Nvidia is the obvious name because it sells the muscle of accelerated computing. But muscles consume. The more powerful the chip, the more demanding the infrastructure around it becomes. The investor fascinated by performance can forget that performance without reliable electric supply is decoration. When racks become denser, when GPUs consume more, when workloads run continuously, when customers demand near-absolute availability, critical infrastructure begins to capture value.
Vertiv enters as a supplier of power, cooling, and critical infrastructure systems. That description sounds boring, and exactly for that reason it is useful. The market likes to say "picks and shovels" when it wants to sound clever, but rarely has the patience to understand which shovels are actually scarce. In data centers, the shovel is not only the server. It is keeping the server alive, cold, powered, and available. Uptime is not poetry. It is contract.
Eaton and Schneider are similar answers in different layers: electrical management, distribution, automation, components, energy infrastructure. The electrification of computing will not be only a chip story. It will be a story of internal networks, panels, protection, control, efficiency, redundancy. The data center is a sophisticated industrial load. If AI scales, it will compete for energy with factories, cities, electric vehicles, and the energy transition. The investor who ignores this thinks software runs on intention.
Quanta represents another piece: hardware manufacturing and integration for the data center era. The world may buy the brand on the front, but much infrastructure is born from efficient Asian supply chains, assemblers, ODMs, integrators, and suppliers that understand physical scale. When hyperscalers design their own machines or specifications, the manufacturing chain captures volume. It does not always capture software margins, but it captures necessity.
Perhaps in 2023 the market has a perception shock. Perhaps a large GPU company delivers guidance far above expectations and everyone discovers, all at once, that the AI race has stopped being a presentation and become a budget. The crowd will then run to the most visible name. That is understandable. But the second move will be more important: who supplies the infrastructure to put those chips into production?
The chip is the beginning of the invoice, not the end. After it come servers, racks, network, energy, cooling, construction, operation, maintenance, management software, supply contracts, redundancy. AI does not scale in slides. It scales in expensive physical installations. The more magical the model looks to the user, the more brutal the engineering that sustains it.
The way to profit is to think in sequential bottlenecks. First, the market sees demand for GPUs. Then it sees lead times. Then it sees that servers need to be assembled. Then it sees that data centers do not become ready instantly. Then it sees that available energy in the right location is scarce. Then it sees that traditional cooling may not be enough for rising density. Then it sees that utilities, permits, and the electrical chain move at different speeds than software. At each stage, a new set of companies receives attention.
The common investor arrives at the first bottleneck. The attentive investor anticipates the next one.

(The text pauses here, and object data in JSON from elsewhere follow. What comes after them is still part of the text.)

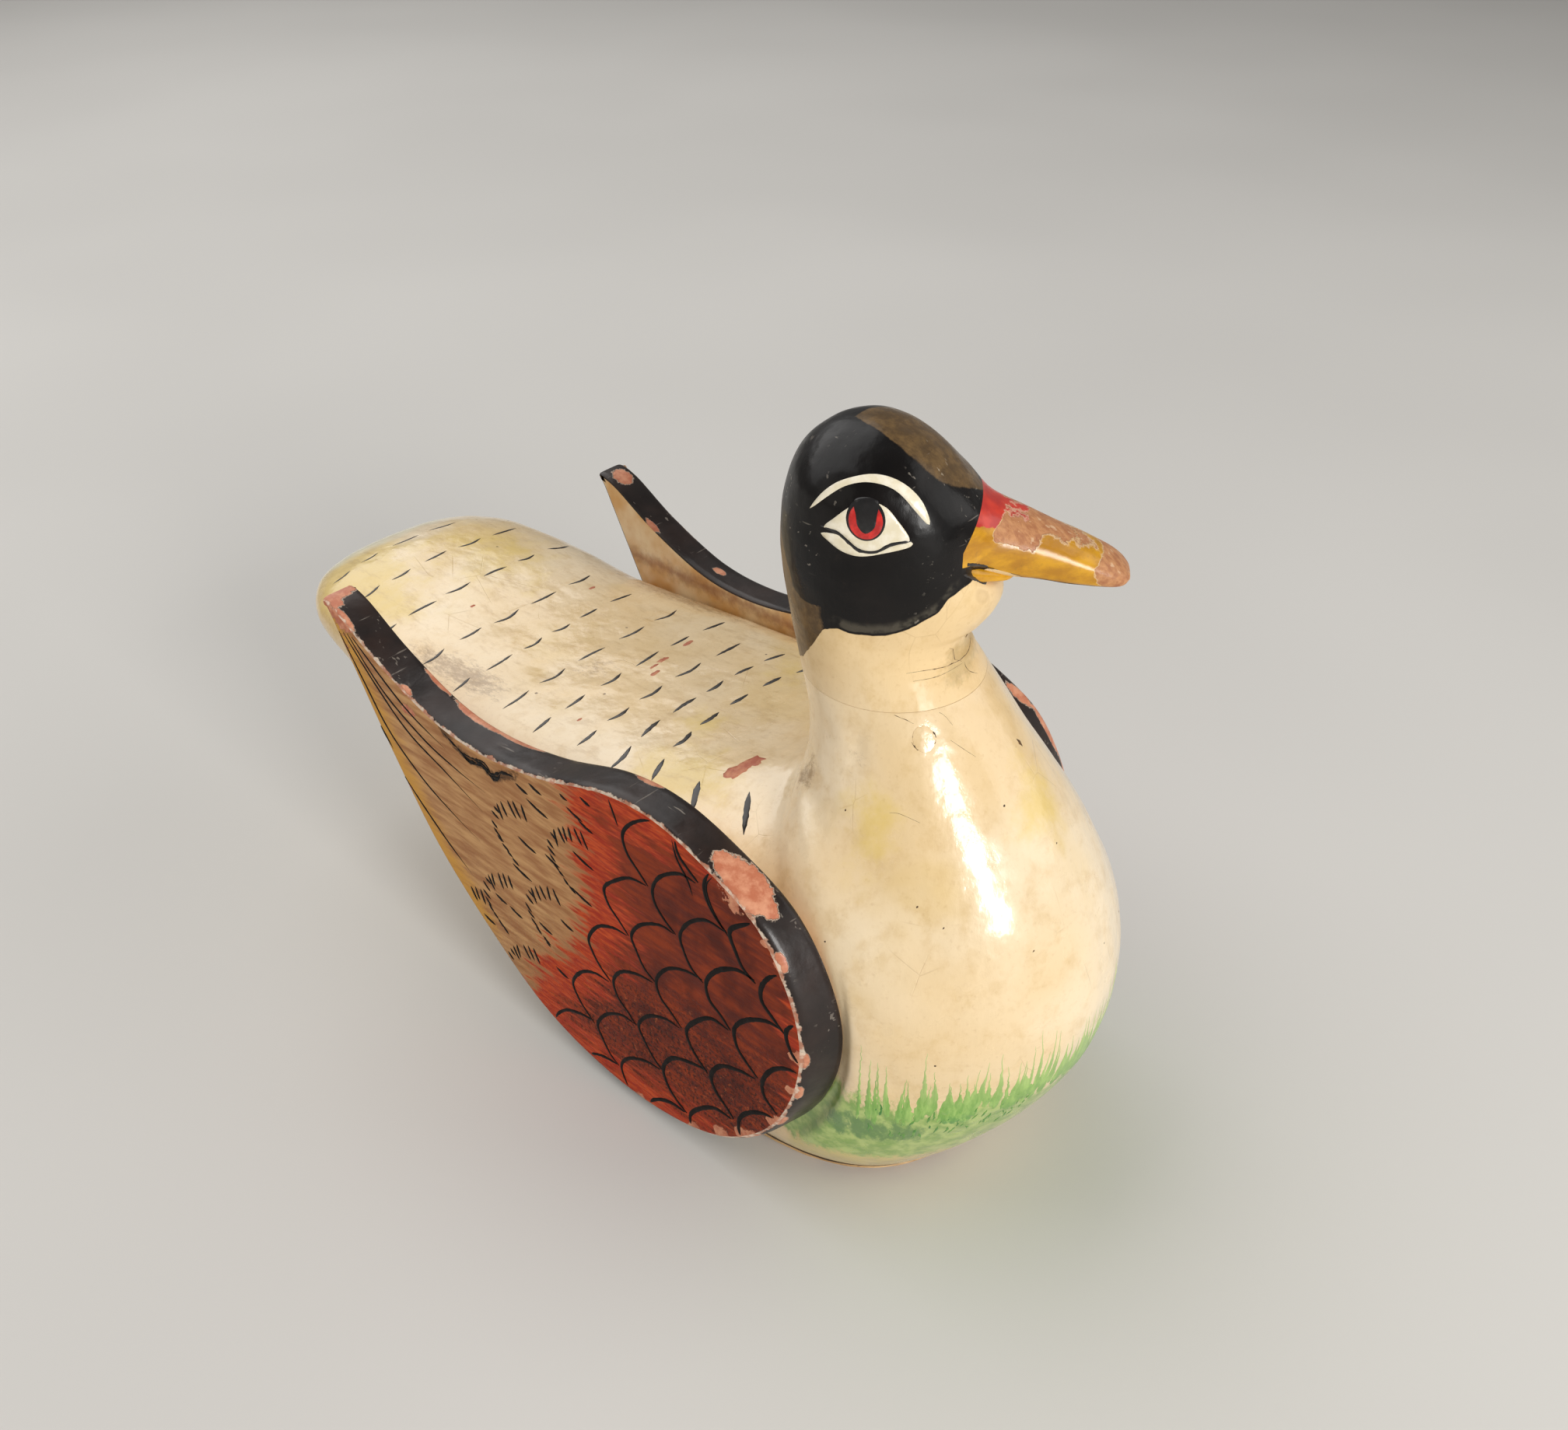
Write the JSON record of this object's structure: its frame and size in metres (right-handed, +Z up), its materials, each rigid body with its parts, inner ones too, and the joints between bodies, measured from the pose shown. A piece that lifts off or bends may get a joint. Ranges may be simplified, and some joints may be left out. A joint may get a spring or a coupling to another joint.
{
  "type": "duck decoy",
  "caption": "Hand-painted wooden duck decoy with a turning head on a dowel, board wings, a ballasted bottom board and a folding line-tie ring.",
  "frame": {"origin": "middle of the outer size at the underside that the decoy stands on", "axes": "+Z up; the breast points along -Y and the tail along +Y; +X is the duck's left"},
  "size_m": [0.0956, 0.232, 0.1672],
  "materials": {
    "painted_body": "aged cream gloss paint over wood",
    "painted_wing": "aged gloss paint over wood, black rim and red-brown face",
    "painted_head": "black gloss paint over wood, cream throat",
    "painted_bill": "chipped yellow and red gloss paint over wood",
    "bare_wood": "bare, oiled",
    "bedding": "dark bedding compound",
    "brass": "dulled",
    "steel": "plain wire",
    "ballast_iron": "as cast"
  },
  "bodies": {
    "decoy": {"body_shell": "painted_body", "bottom_board": "bare_wood", "board_seal": "bedding", "board_screws": "brass", "wing_left": "painted_wing", "wing_right": "painted_wing", "wing_pegs_left": "bare_wood", "wing_pegs_right": "bare_wood", "dowel_washer": "brass", "neck_peg": "painted_body", "ballast_weight": "ballast_iron", "ballast_screws": "brass", "line_tie_staple": "brass"},
    "head": {"head": "painted_head", "bill": "painted_bill", "lower_bill": "painted_bill", "bill_peg": "bare_wood", "head_dowel": "bare_wood", "dowel_pin": "steel"},
    "tie_ring": {"line_tie_ring": "brass"}
  },
  "joints": [
    {"name": "head_turn", "type": "hinge", "parent": "decoy", "child": "head", "pos_m": [0, -0.0625, 0.115], "axis": [0, 0, 1], "range_deg": [-128, 52]},
    {"name": "line_tie_swing", "type": "hinge", "parent": "decoy", "child": "tie_ring", "pos_m": [0, -0.072, 0.0032], "axis": [1, 0, 0], "range_deg": [-110, 0]}
  ]
}
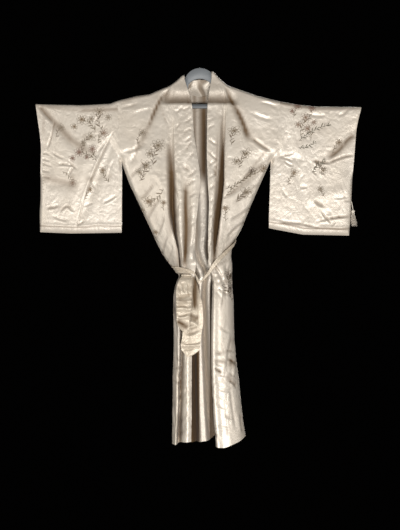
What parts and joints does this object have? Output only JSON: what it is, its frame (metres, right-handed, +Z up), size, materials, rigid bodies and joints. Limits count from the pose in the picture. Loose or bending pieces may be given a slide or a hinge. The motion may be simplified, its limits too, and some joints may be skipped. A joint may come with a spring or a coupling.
{
  "type": "silk kimono on a flat hanger",
  "caption": "Ivory silk kimono robe with wide sleeves, an open front, a tied sash and a cuff tassel, hung on a flat grey hanger.",
  "frame": {"origin": "middle of the flat back face of the hanger's crown, where the wall or rod behind it holds the garment", "axes": "+X to the viewer's right across the shoulders, +Y to the back, +Z up"},
  "size_m": [1.235, 0.1512, 1.4321],
  "materials": {
    "silk_body": "ivory silk satin with muted embroidery",
    "silk_collar": "ivory silk satin",
    "silk_sleeve": "ivory silk satin with muted embroidery",
    "silk_sash": "thin ivory silk",
    "tassel": "twisted silk thread",
    "hanger": "plain grey plastic"
  },
  "bodies": {
    "root": {"hanger": "hanger", "front_left": "silk_body", "front_right": "silk_body", "back_left": "silk_body", "back_right": "silk_body", "collar_left": "silk_collar", "collar_nape": "silk_collar", "collar_right": "silk_collar", "overlap_left": "silk_body", "overlap_right": "silk_body", "sleeve_left_front": "silk_sleeve", "sleeve_left_back": "silk_sleeve", "sleeve_right_front": "silk_sleeve", "sleeve_right_back": "silk_sleeve", "sash_band": "silk_sash", "sash_knot": "silk_sash", "sash_end_short": "silk_sash", "sash_end_long": "silk_sash", "tassel": "tassel"}
  },
  "joints": []
}
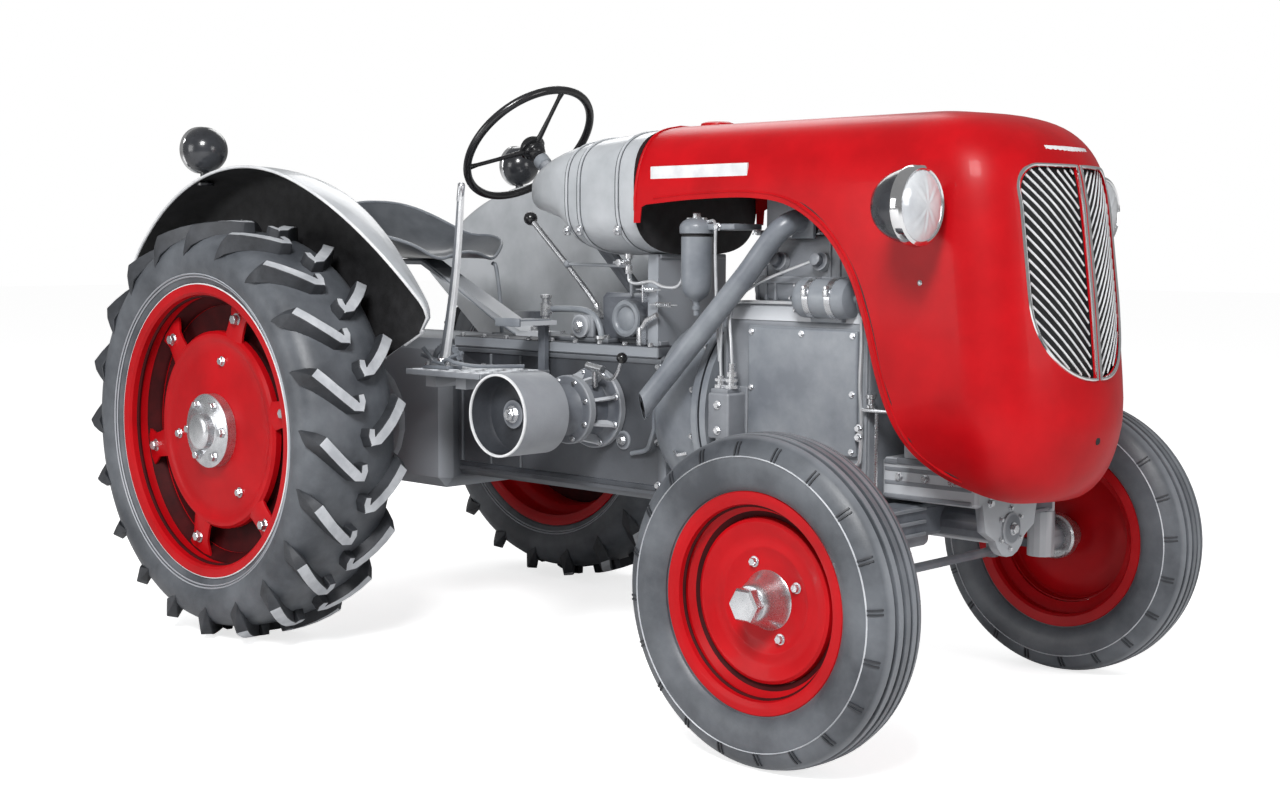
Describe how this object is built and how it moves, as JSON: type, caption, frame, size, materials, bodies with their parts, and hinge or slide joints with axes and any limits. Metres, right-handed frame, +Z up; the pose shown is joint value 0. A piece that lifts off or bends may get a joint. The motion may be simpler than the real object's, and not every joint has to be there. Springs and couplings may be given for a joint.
{
  "type": "vintage tractor",
  "caption": "Small two-wheel-drive vintage farm tractor with a rounded nose hood, divided grille, open seat, mudguards, side belt pulley and steered front axle.",
  "frame": {"origin": "on the ground, under the middle of the whole tractor's box", "axes": "+X forward, +Y to the driver's left, +Z up"},
  "size_m": [2.817, 1.58, 1.5061],
  "materials": {
    "red_paint": "gloss",
    "grey_paint": "satin",
    "light_grey_paint": "satin",
    "bare_steel": "satin",
    "chrome": "polished",
    "grille_steel": "satin",
    "tyre_rubber": "matte",
    "black_plastic": "gloss"
  },
  "bodies": {
    "chassis": {"brake_pedal": "grey_paint", "clutch_housing": "grey_paint", "clutch_pedal": "grey_paint", "cylinder_head": "grey_paint", "drawbar": "grey_paint", "dynamo": "grey_paint", "engine_block": "grey_paint", "exhaust_pipe": "bare_steel", "front_axle_beam": "grey_paint", "front_axle_support": "grey_paint", "fuel_filter": "light_grey_paint", "fuel_tank": "light_grey_paint", "gear_lever": "bare_steel", "gearbox_housing": "grey_paint", "grille": "grille_steel", "hand_lever": "bare_steel", "hood": "red_paint", "injection_pump": "grey_paint", "left_axle_housing": "grey_paint", "left_fender": "light_grey_paint", "left_footrest": "grey_paint", "left_headlamp": "chrome", "left_rear_lamp": "grey_paint", "pulley_housing": "grey_paint", "radiator": "grey_paint", "right_axle_housing": "grey_paint", "right_fender": "light_grey_paint", "right_footrest": "grey_paint", "right_headlamp": "chrome", "right_rear_lamp": "grey_paint", "seat": "grey_paint", "seat_spring": "grey_paint", "steering_column": "grey_paint", "tank_bracket": "grey_paint"},
    "right_rear_wheel": {"right_tyre_rear": "tyre_rubber", "right_rim_rear": "red_paint", "right_disc_rear": "red_paint"},
    "left_rear_wheel": {"left_tyre_rear": "tyre_rubber", "left_rim_rear": "red_paint", "left_disc_rear": "red_paint"},
    "right_steering_knuckle": {"right_knuckle": "grey_paint"},
    "left_steering_knuckle": {"left_knuckle": "grey_paint"},
    "right_front_wheel": {"right_tyre_front": "tyre_rubber", "right_rim_front": "red_paint", "right_hub_front": "grey_paint"},
    "left_front_wheel": {"left_tyre_front": "tyre_rubber", "left_rim_front": "red_paint", "left_hub_front": "grey_paint"},
    "tie_rod": {"tie_rod": "grey_paint"},
    "drag_link": {"drag_link": "grey_paint"},
    "drop_arm": {"drop_arm": "grey_paint"},
    "steering_wheel": {"steering_wheel": "black_plastic"},
    "belt_pulley": {"belt_pulley": "grey_paint"},
    "pto_shaft": {"pto_shaft": "bare_steel"}
  },
  "joints": [
    {"name": "right_steer", "type": "hinge", "parent": "chassis", "child": "right_steering_knuckle", "pos_m": [0.9975, -0.47, 0.347], "axis": [0, 0, 1], "range_deg": [-35, 35]},
    {"name": "left_steer", "type": "hinge", "parent": "chassis", "child": "left_steering_knuckle", "pos_m": [0.9975, 0.47, 0.347], "axis": [0, 0, 1], "range_deg": [-35, 35]},
    {"name": "right_front_spin", "type": "hinge", "parent": "right_steering_knuckle", "child": "right_front_wheel", "pos_m": [0.9975, -0.6, 0.347], "axis": [0, 1, 0], "continuous": true},
    {"name": "left_front_spin", "type": "hinge", "parent": "left_steering_knuckle", "child": "left_front_wheel", "pos_m": [0.9975, 0.6, 0.347], "axis": [0, 1, 0], "continuous": true},
    {"name": "tie_rod_eye", "type": "hinge", "parent": "right_steering_knuckle", "child": "tie_rod", "pos_m": [0.8575, -0.47, 0.3], "axis": [0, 0, 1], "range_deg": [-35, 35]},
    {"name": "drag_link_ball", "type": "hinge", "parent": "left_steering_knuckle", "child": "drag_link", "pos_m": [0.9975, 0.34, 0.52], "axis": [0, 0, 1], "range_deg": [-35, 35]},
    {"name": "drop_arm_pivot", "type": "hinge", "parent": "chassis", "child": "drop_arm", "pos_m": [0.1205, 0, 0.885], "axis": [0, 1, 0], "range_deg": [-16, 16]},
    {"name": "steering_wheel_turn", "type": "hinge", "parent": "chassis", "child": "steering_wheel", "pos_m": [-0.3685, 0, 1.354], "axis": [-0.7193, 0, 0.6947], "range_deg": [-420, 420]},
    {"name": "right_rear_spin", "type": "hinge", "parent": "chassis", "child": "right_rear_wheel", "pos_m": [-0.8395, -0.643, 0.569], "axis": [0, 1, 0], "continuous": true},
    {"name": "left_rear_spin", "type": "hinge", "parent": "chassis", "child": "left_rear_wheel", "pos_m": [-0.8395, 0.643, 0.569], "axis": [0, 1, 0], "continuous": true},
    {"name": "belt_pulley_spin", "type": "hinge", "parent": "chassis", "child": "belt_pulley", "pos_m": [0.0505, -0.42, 0.655], "axis": [0, 1, 0], "continuous": true},
    {"name": "pto_spin", "type": "hinge", "parent": "chassis", "child": "pto_shaft", "pos_m": [-1.0598, 0, 0.56], "axis": [1, 0, 0], "continuous": true}
  ],
  "couplings": [
    {"joint": "left_steer", "follows": "right_steer", "ratio": 1},
    {"joint": "tie_rod_eye", "follows": "right_steer", "ratio": -1},
    {"joint": "drag_link_ball", "follows": "right_steer", "ratio": -1},
    {"joint": "drop_arm_pivot", "follows": "right_steer", "ratio": -0.44},
    {"joint": "steering_wheel_turn", "follows": "right_steer", "ratio": 12}
  ]
}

Vertiv can be read as leverage to density. If hotter racks demand better solutions, the company that sells critical thermal and energy infrastructure gains relevance. Eaton and Schneider can capture the electrical expansion of digitization. Quanta can benefit from demand for custom hardware and production scale. Nvidia captures the main narrative. But the main narrative can become so expensive that marginal return migrates to secondary names.
The counter-thesis is important. Data center infrastructure can be cyclical. Customers can pull purchases forward and then pause. Industrial suppliers can have lower margins than software companies. Projects can be delayed. Energy can become a political constraint. Valuations can expand too much when the market discovers the thesis. Companies like Vertiv can carry debt, execution risk, and capex sensitivity. Eaton and Schneider are broader and may dilute the exposure. Quanta can face margin pressure. Not every company that touches AI becomes a good investment.
But the thesis does not require naivety. It requires recognizing that every technology bubble has a physical phase. First comes the narrative. Then comes the purchase of capacity. Then comes the shortage of capacity. Then comes excess construction. Then comes selection. Money can be made before selection, but only if the investor does not confuse growth with permanent quality.
In 2020, it is still possible to ask whether AI will be large. In 2023, perhaps the market begins to ask where to put all the chips. That change of question is the trade. When the question moves from "is there demand?" to "is there capacity?", infrastructure suppliers receive a different light.
The digital world will be limited by old things: energy, heat, space, water, metal, deadlines, logistics, regulation. That does not diminish the AI thesis. It makes it investable in less obvious layers. The investor who despises the physical because he likes the virtual misses half the bill.
The future will not only be trained.
It will be powered, cooled, and kept on.